Bakin bir de kendini hamile zanneden bir adam var is cikisinda tramvayda hep gordugum. Aslinda ben de onu hamile zannediyorum. Adamin gobek sekli, yuruyusu...zannedersiniz 8 aylik hamile. Nasil o hale geldi anlamadim, acaba ustunde tibbi deneyler mi yapiyorlar .. Adam da halinden memnun, memnun ne kelime gerine gerine gururla dolasiyor ortalikta. Hani cidden dogum yaparsa ilk hediyeyi ben alirim ona.

Bazen de otobuse biniyorum donuste. O da benim gecen sene okudugum fakultenin onunden geciyor ve o durakta su bayan halimle imrendigim birisi biniyor.
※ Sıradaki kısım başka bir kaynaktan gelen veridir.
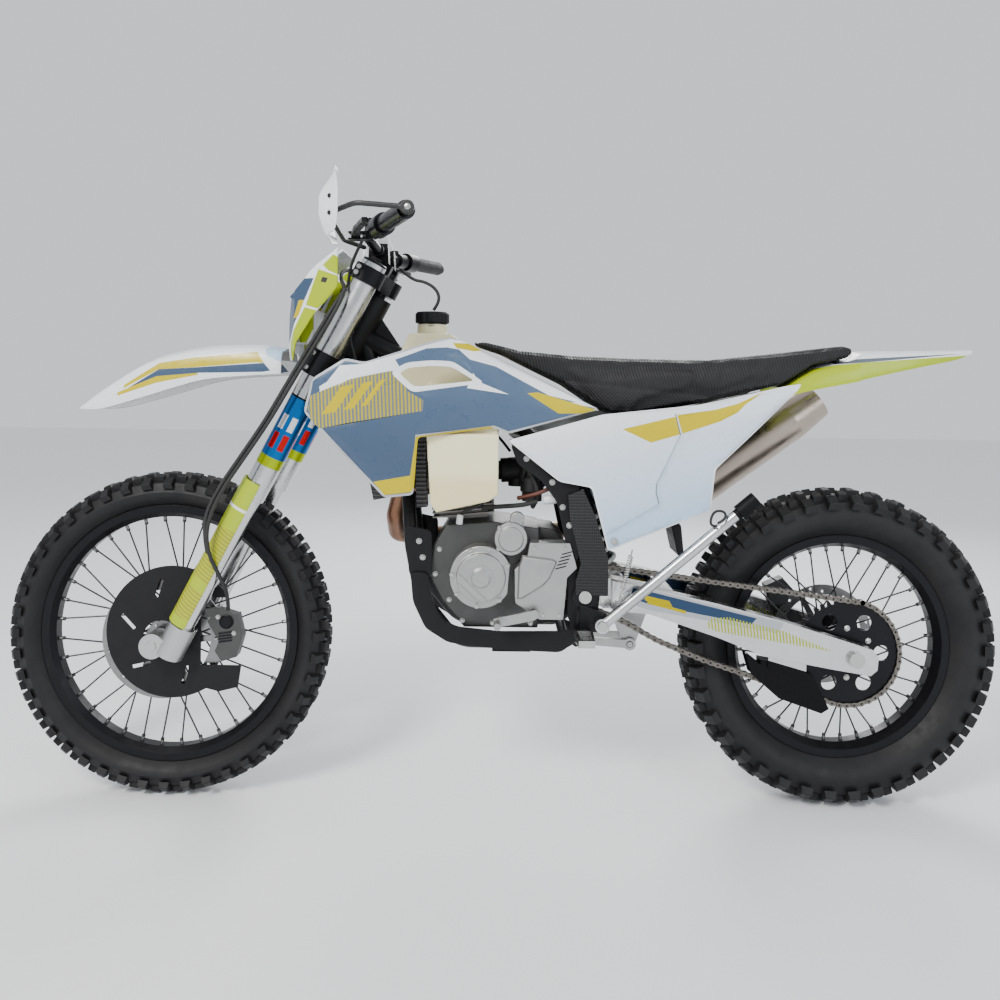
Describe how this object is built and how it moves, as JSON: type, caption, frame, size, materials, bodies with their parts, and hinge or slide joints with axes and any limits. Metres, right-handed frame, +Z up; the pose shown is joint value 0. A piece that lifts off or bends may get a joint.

Bu sahis aslinda bir transseksuel, 1.90 dan uzun, yapili ama her gun ozenle makyajini yapar, manikurlu, ojeli tirnaklarla gezer, ince corabini, topkukluayakkabisini, etegini giyer (hic pantalon giydigini gormedim), gayet hos, bakimli gezer. Universite de profosor. Gecen sene fakultede oldugumda cok gorurdum, bazen asansorde karsilasirdik. Bir cok bayandan daha bayan oldugu icin ona “Bonjour Madame” diye hitab ederdim cok hosuna giderdi, simdi de aksamlari merhabalasiyoruz.

Cenevre'de normal insanlar da var, onlari siz de tahmin edersiniz zaten.

Aslinda daha cok yazacak sey var da sizi isinizden-gucunuzden alikoymayayim. Sizlere yeni yil mail'i gonderememistim bu tatil nedeniyle. Biraz gecikmeli de olsa en iyi dileklerimi iletmek istiyorum sizlere.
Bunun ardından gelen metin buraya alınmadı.